Out of all the dining relics on this list, I would most love for Miami to bring back this one. Wouldn’t it be awesome to have a formal, sit-down restaurant on campus again?

Erickson Dining Hall

Like Scott Dining Hall and Hamilton Dining Center — two other extinct Miami dining spots — Erickson was attached to a residence hall, specifically Dennison. Before the days of Garden’s immaculate chandeliers and beloved stir-fry station, Erickson and Dividends were the primary dining locations near Farmer.

Erickson was home to many of the staple mini-buffet restaurants found at various Pre-Armstrong dining halls, including Wok This Way, Miami Traditions, Souper Sandwich, Pizza Pi and Hi Carb.

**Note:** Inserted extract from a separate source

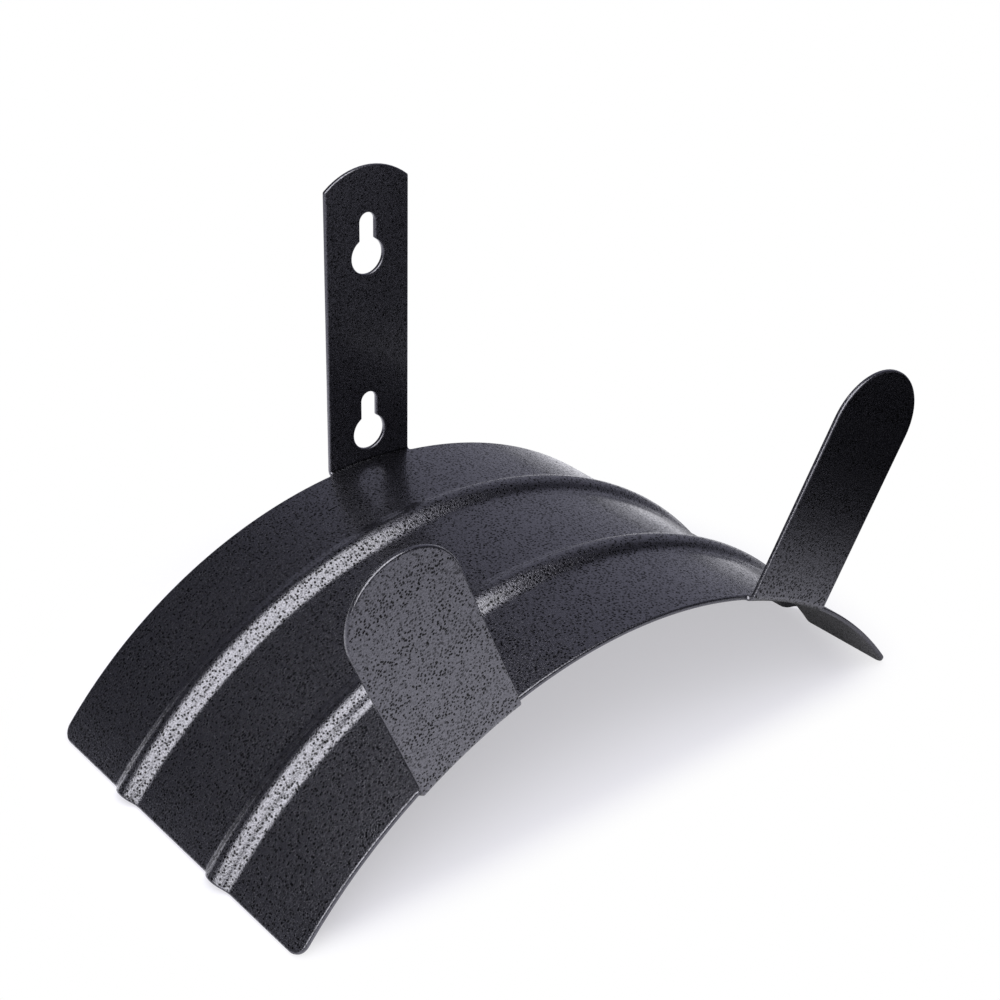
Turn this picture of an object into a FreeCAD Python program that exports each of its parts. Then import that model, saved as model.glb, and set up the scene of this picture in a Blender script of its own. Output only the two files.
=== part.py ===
"""Wall hanger for a garden hose, folded from one blank of sheet steel.

An arched saddle carries the coiled hose. A tongue turns up from the saddle's back edge and hangs on
two screws by its keyholes, and two fingers turn up from its front edge and keep the hose on. Two
beads pressed round the saddle stiffen it. It is all one piece of sheet, so it is one solid.

The wall is the plane Y = 0, with the hanger on its -Y side. X runs along the wall and Z is up. The
origin lies on the tongue's back face, midway between the round parts of the two keyholes.
"""
import FreeCAD, Part

import math
import os

# Sheet and folds, in millimetres and degrees like all the sizes below
sheet = 1.8
bend_radius = 1.0
flare_radius = 0.8

# Saddle: an arch of constant radius about an axis square to the wall
arch_radius = 166.0
arch_half_angle = 53.3
saddle_depth = 144.5
corner_radius = 5.0

# Beads pressed outwards, with their places measured from the saddle's back edge
bead_width = 16.0
bead_height = 3.4
bead_foot_radius = 3.0
bead_places = (44.0, 99.5)

# Tongue, with its height measured from the crown of the arch
tongue_width = 35.5
tongue_height = 112.5
tongue_top_rise = 6.5
tongue_corner_radius = 1.0

# Fingers, one each side of the middle, with their length measured from the arch
finger_angle = 25.0
finger_width = 41.5
finger_length = 86.0
finger_lean = 3.3

# Keyholes: a screw's head goes through the round part, and its shank slides up the slot
keyhole_head = 13.5
keyhole_slot = 6.5
keyhole_travel = 12.8

# Heights of the round parts: the lower one above the arch, the upper one below the tongue's top
keyhole_low = 11.0
keyhole_high = 33.0

# Places that follow from these sizes
keyhole_spacing = tongue_height - keyhole_low - keyhole_high
outer_bend = bend_radius + sheet
back_edge = -outer_bend
front_edge = back_edge - saddle_depth
crown_z = -(keyhole_low + keyhole_spacing / 2)
axis_z = crown_z - arch_radius

ALONG_Y = FreeCAD.Vector(0, 1, 0)
UP = FreeCAD.Vector(0, 0, 1)
ARCH_CENTRE = FreeCAD.Vector(0, 0, axis_z)
CLEAR = 5 * sheet


def section_point(y, radius):
    """A point of a section through the crown, at a distance from the arch's axis."""
    return FreeCAD.Vector(0, y, axis_z + radius)


def section_line(start, end):
    """A straight edge of a section, between two (y, radius) pairs."""
    return Part.makeLine(section_point(*start), section_point(*end))


def on_circle(centre, radius, direction):
    """The pair at a radius from a centre, in a direction given in degrees."""
    turn = math.radians(direction)
    return (centre[0] + radius * math.cos(turn), centre[1] + radius * math.sin(turn))


def section_arc(centre, radius, start, end):
    """An arc of a section, from one direction in degrees to another."""
    directions = (start, (start + end) / 2, end)
    points = [section_point(*on_circle(centre, radius, direction)) for direction in directions]
    return Part.Arc(*points).toShape()


def sweep_round_arch(edges, half_angle):
    """The solid that a closed section sweeps round the arch's axis, to both sides of the crown."""
    face = Part.Face(Part.Wire(Part.__sortEdges__(edges)))
    face.rotate(ARCH_CENTRE, ALONG_Y, -half_angle)
    return face.revolve(ARCH_CENTRE, ALONG_Y, 2 * half_angle)


def bead_edges(place, depth):
    """The sheet's face over a bead, at a depth under the outer face: foot, crest and foot arcs.

    Each arc is tangent to the next, and both faces of the sheet share the arcs' centres.
    """
    half = bead_width / 2
    both_radii = (half ** 2 + bead_height ** 2) / (2 * bead_height)
    crest_radius = both_radii - bead_foot_radius
    crest_centre = (place, arch_radius + bead_height - crest_radius)
    foot_height = arch_radius + bead_foot_radius
    slope = math.degrees(math.asin(half / both_radii))
    foot = bead_foot_radius + depth
    return [
        section_arc((place + half, foot_height), foot, -90, -90 - slope),
        section_arc(crest_centre, crest_radius - depth, 90 - slope, 90 + slope),
        section_arc((place - half, foot_height), foot, -90 + slope, -90),
    ]


def saddle_face_edges(depth):
    """One face of the saddle's section from its back edge to its front edge, bands and beads."""
    radius = arch_radius - depth
    edges = []
    reached = back_edge
    for distance in bead_places:
        place = back_edge - distance
        edges.append(section_line((reached, radius), (place + bead_width / 2, radius)))
        edges.extend(bead_edges(place, depth))
        reached = place - bead_width / 2
    edges.append(section_line((reached, radius), (front_edge, radius)))
    return edges


def runs_through_sheet(edge, places, axis):
    """Whether a straight edge crosses the sheet and lies whole at one of the places along an axis."""
    values = [getattr(vertex, axis) for vertex in edge.Vertexes]
    at_place = any(all(abs(value - place) < 1e-6 for value in values) for place in places)
    return at_place and abs(edge.Length - sheet) < 1e-6


def make_saddle():
    """The arch with its beads, which run out at both ends, and its four rounded corners."""
    edges = saddle_face_edges(0.0) + saddle_face_edges(sheet)
    for y in (back_edge, front_edge):
        edges.append(section_line((y, arch_radius - sheet), (y, arch_radius)))
    saddle = sweep_round_arch(edges, arch_half_angle)
    rims = (back_edge, front_edge)
    corners = [edge for edge in saddle.Edges if runs_through_sheet(edge, rims, "Y")]
    return saddle.makeFillet(corner_radius, corners)


def fold_solid(half_width, lean, leaf):
    """A bend that turns up from a cut edge at Y = 0, with a straight leaf of some length above it.

    It is swept round the arch, so the bend follows the curved edge. The leaf leans towards +Y. With
    a leaf of no length, only the bend is left.
    """
    centre = (0.0, arch_radius + bend_radius)
    tilt = math.radians(lean)
    edges = [section_line((0.0, arch_radius), (0.0, arch_radius - sheet))]
    tips = []
    for radius in (bend_radius, outer_bend):
        foot = on_circle(centre, radius, -lean)
        tip = (foot[0] + leaf * math.sin(tilt), foot[1] + leaf * math.cos(tilt))
        edges.append(section_arc(centre, radius, -90, -lean))
        if leaf > 0:
            edges.append(section_line(foot, tip))
        tips.append(tip)
    edges.append(section_line(*tips))
    reach = math.degrees(math.atan((half_width + CLEAR) / (arch_radius - sheet)))
    return sweep_round_arch(edges, reach)


def prism(corners, arcs, start, travel):
    """The solid of a closed outline of points, pushed along a vector.

    A point's index in arcs makes its stretch an arc to the next point but one, over the next.
    """
    edges = []
    index = 0
    while index < len(corners):
        first = FreeCAD.Vector(*corners[index])
        second = FreeCAD.Vector(*corners[(index + 1) % len(corners)])
        if index in arcs:
            third = FreeCAD.Vector(*corners[(index + 2) % len(corners)])
            edges.append(Part.Arc(first, second, third).toShape())
            index += 2
        else:
            edges.append(Part.makeLine(first, second))
            index += 1
    face = Part.Face(Part.Wire(edges))
    face.translate(start)
    return face.extrude(travel)


def make_tab(width, height, top_rise, lean):
    """A tab at the crown of the arch, folded up from a cut edge at Y = 0 and standing beside it.

    Its height is measured from the arch. Its sides are straight and its top is an arc that rises
    over its corners. At its foot the bend flares into the cut edge, by less than the bend's radius.
    """
    half = width / 2
    low = crown_z - height / 2
    shoulder = crown_z + height - top_rise
    top = crown_z + height
    front = [(half, 0, low), (half, 0, shoulder), (0, 0, top), (-half, 0, shoulder), (-half, 0, low)]
    reach = outer_bend + height * math.tan(math.radians(lean)) + CLEAR
    outline = prism(front, (1,), FreeCAD.Vector(0, -CLEAR, 0), FreeCAD.Vector(0, CLEAR + reach, 0))
    leaf = fold_solid(half, lean, height).common(outline)
    return leaf.fuse(make_foot(half, lean))


def make_foot(half, lean):
    """The bend of a tab with its two flares, which are fillets in the corners of the blank."""
    wide = half + flare_radius
    near = flare_radius * (1 - math.sqrt(0.5))
    plan = [
        (wide, -CLEAR, 0),
        (wide, 0, 0), (half + near, near, 0), (half, flare_radius, 0),
        (half, CLEAR, 0), (-half, CLEAR, 0), (-half, flare_radius, 0),
        (-half - near, near, 0), (-wide, 0, 0),
        (-wide, -CLEAR, 0),
    ]
    low = FreeCAD.Vector(0, 0, axis_z + arch_radius / 2)
    outline = prism(plan, (1, 6), low, FreeCAD.Vector(0, 0, arch_radius))
    return fold_solid(half, lean, 0.0).common(outline)


def keyhole_cutter(round_z):
    """The round hole and the slot above it, as one outline pushed through the tongue."""
    head = keyhole_head / 2
    slot = keyhole_slot / 2
    neck = round_z + math.sqrt(head ** 2 - slot ** 2)
    seat = round_z + keyhole_travel
    outline = [
        (slot, 0, neck), (slot, 0, seat), (0, 0, seat + slot), (-slot, 0, seat),
        (-slot, 0, neck), (0, 0, round_z - head),
    ]
    start = FreeCAD.Vector(0, -sheet - CLEAR, 0)
    return prism(outline, (1, 4), start, FreeCAD.Vector(0, sheet + 2 * CLEAR, 0))


def make_tongue():
    """The leaf that lies on the wall, with its top corners just rounded and its two keyholes."""
    tongue = make_tab(tongue_width, tongue_height, tongue_top_rise, 0.0)
    shoulder = crown_z + tongue_height - tongue_top_rise
    corners = [edge for edge in tongue.Edges if runs_through_sheet(edge, (shoulder,), "Z")]
    tongue = tongue.makeFillet(tongue_corner_radius, corners)
    tongue.translate(FreeCAD.Vector(0, back_edge, 0))
    for side in (-1, 1):
        tongue = tongue.cut(keyhole_cutter(side * keyhole_spacing / 2))
    return tongue


def make_finger(side):
    """A finger with a full round tip, square to the arch on one side of its crown."""
    finger = make_tab(finger_width, finger_length, finger_width / 2, finger_lean)
    finger.rotate(ARCH_CENTRE, UP, 180)
    finger.translate(FreeCAD.Vector(0, front_edge, 0))
    finger.rotate(ARCH_CENTRE, ALONG_Y, side * finger_angle)
    return finger


def make_hanger():
    """The whole hanger as one solid."""
    tabs = [make_tongue(), make_finger(-1), make_finger(1)]
    return make_saddle().multiFuse(tabs).removeSplitter()


def main():
    """Write the hanger to its file."""
    os.makedirs("parts", exist_ok=True)
    hanger = make_hanger()
    print("valid:", hanger.isValid(), "solids:", len(hanger.Solids), "faces:", len(hanger.Faces))
    print("volume, cubic centimetres:", round(hanger.Volume / 1000, 2))
    hanger.exportStep("parts/hanger.step")


main()
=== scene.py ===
"""Hose hanger: the look of a wall hanger folded from one sheet of steel, on a pale studio floor.

The hanger is drawn as the flat blank it is cut from, and one function folds that blank: round the
arch, over the two beads, and up into the tongue and the two fingers. Sizes are in metres.
"""

import math

import bmesh
import bpy
import numpy as np
from mathutils import Matrix, Vector


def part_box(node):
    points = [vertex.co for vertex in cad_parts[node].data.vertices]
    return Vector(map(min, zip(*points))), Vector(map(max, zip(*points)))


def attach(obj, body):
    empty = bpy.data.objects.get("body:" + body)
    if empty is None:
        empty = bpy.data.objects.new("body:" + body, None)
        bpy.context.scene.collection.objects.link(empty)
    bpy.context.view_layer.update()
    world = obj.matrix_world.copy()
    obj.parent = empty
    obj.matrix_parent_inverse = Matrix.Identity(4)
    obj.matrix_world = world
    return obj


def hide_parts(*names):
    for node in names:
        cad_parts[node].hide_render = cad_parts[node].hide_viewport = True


bl_info = {
    "name": "Hose Hanger",
    "version": (1, 0, 0),
    "blender": (4, 5, 0),
    "location": "3D View > Sidebar > Hose Hanger",
    "description": "Builds a folded steel hose hanger with a hammered coat, and its studio",
    "category": "Mesh",
}

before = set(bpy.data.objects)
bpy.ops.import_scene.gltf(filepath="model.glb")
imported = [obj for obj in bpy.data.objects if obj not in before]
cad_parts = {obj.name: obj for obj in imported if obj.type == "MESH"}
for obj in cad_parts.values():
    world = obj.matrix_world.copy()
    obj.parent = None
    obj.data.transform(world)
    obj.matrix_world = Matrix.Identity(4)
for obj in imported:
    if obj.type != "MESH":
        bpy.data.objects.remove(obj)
floor_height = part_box("hanger")[0].z

HALF_TURN = math.pi
RIGHT_ANGLE = math.pi / 2

# Steps of the mesh: round a rim, a flare, a bend and a corner of the saddle
RIM_STEPS = 5
FLARE_STEPS = 6
BEND_STEPS = 5
CORNER_STEPS = 9

# Steps along the arch, from the tongue to a finger and from a finger out to the corners
BETWEEN_STEPS = 12
OUTER_STEPS = 19

# Steps from the back edge to the front edge: the beads, the flat between them, and the bands beside
# the edges, whose steps grow inwards with a power of their number
BEAD_FOOT_STEPS = 5
BEAD_CREST_STEPS = 14
GAP_STEPS = 11
EDGE_STEPS = 4
BAND_STEPS = 11
BAND_POWER = 1.5

# Steps of the tabs: round their tops, up their leaves, and round and beside a keyhole
TONGUE_TOP_STEPS = 24
FINGER_TOP_STEPS = 36
FINGER_LEAF_STEPS = 26
TONGUE_LEAF_STEPS = (3, 10, 5)
KEYHOLE_SIDE_STEPS = 12
KEYHOLE_RINGS = 4
NECK_STEPS = 4
SLOT_STEPS = 4

# Leaf kept clear round a keyhole, in rim radii, and how close points are joined at the seams
KEYHOLE_MARGIN = 1.5
JOIN_DISTANCE = 2e-6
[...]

Just reading the name “Souper Sandwich” gave me a sense of weird nostalgia for a dining tradition of which I never was a part. I mean, what an excellent buffet station name!

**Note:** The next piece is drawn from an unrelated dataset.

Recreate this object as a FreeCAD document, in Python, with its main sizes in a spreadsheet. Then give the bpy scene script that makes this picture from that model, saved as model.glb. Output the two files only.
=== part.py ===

Because Erickson was not as close to academic buildings, there was a great deal of overcrowding at Farmer’s Dividends in the early 2010s. This led to the construction of Garden, which is in a far more convenient location.

Early Armstrong

Of course, with the construction of Armstrong Student Center in 2014, many of the mini-dining -halls scattered around campus were eliminated, and on-campus restaurants were mostly consolidated into Armstrong.

However, Armstrong has not always had the amalgamation of restaurants you know today.

Miami Ice, Serrano, Mein Street Mongolian & Asian Grill, Haines Boulangerie, Pulley Diner, and Sundial were the first restaurants in Armstrong. Of these, only Pulley’s and Sundial remain.

Other Dining Fun Facts

Maple Street used to be the site of our campus Starbucks.

In 2010, Miami had Crepe A La Carte, a traveling crepe cart that would appear at different locations on campus.

In the 1940s, our student union had a jukebox and a bandstand in our dining space.

If my dining hall research taught me anything, it’s that 1) just about anywhere on campus used to be a dining hall and 2) dining halls are a pretty unique way to look at student history.

Dining halls are a major part of campus life; I mean, I can’t imagine my first-year experience without the daily ritual of cramming all my friends into a booth at Western and gossiping about our lives.

Examining the former dining halls, it is striking to me how much the Miami experience has changed in just the last decade. 

The addition of Armstrong, the switch to a swipes and declining dollars-based meal plan, the consolidation of dining halls—our campus makeup is a lot different than it was in the days of Panache and One Eight 09.

It’s hard to predict how outsourcing our dining operations to Aramark will impact the future of dining on campus. What will King Café look like post-renovation? What national chains could potentially come to campus?

Whatever the future of Miami dining holds, I just hope the reopening of Bell Tower is part of it.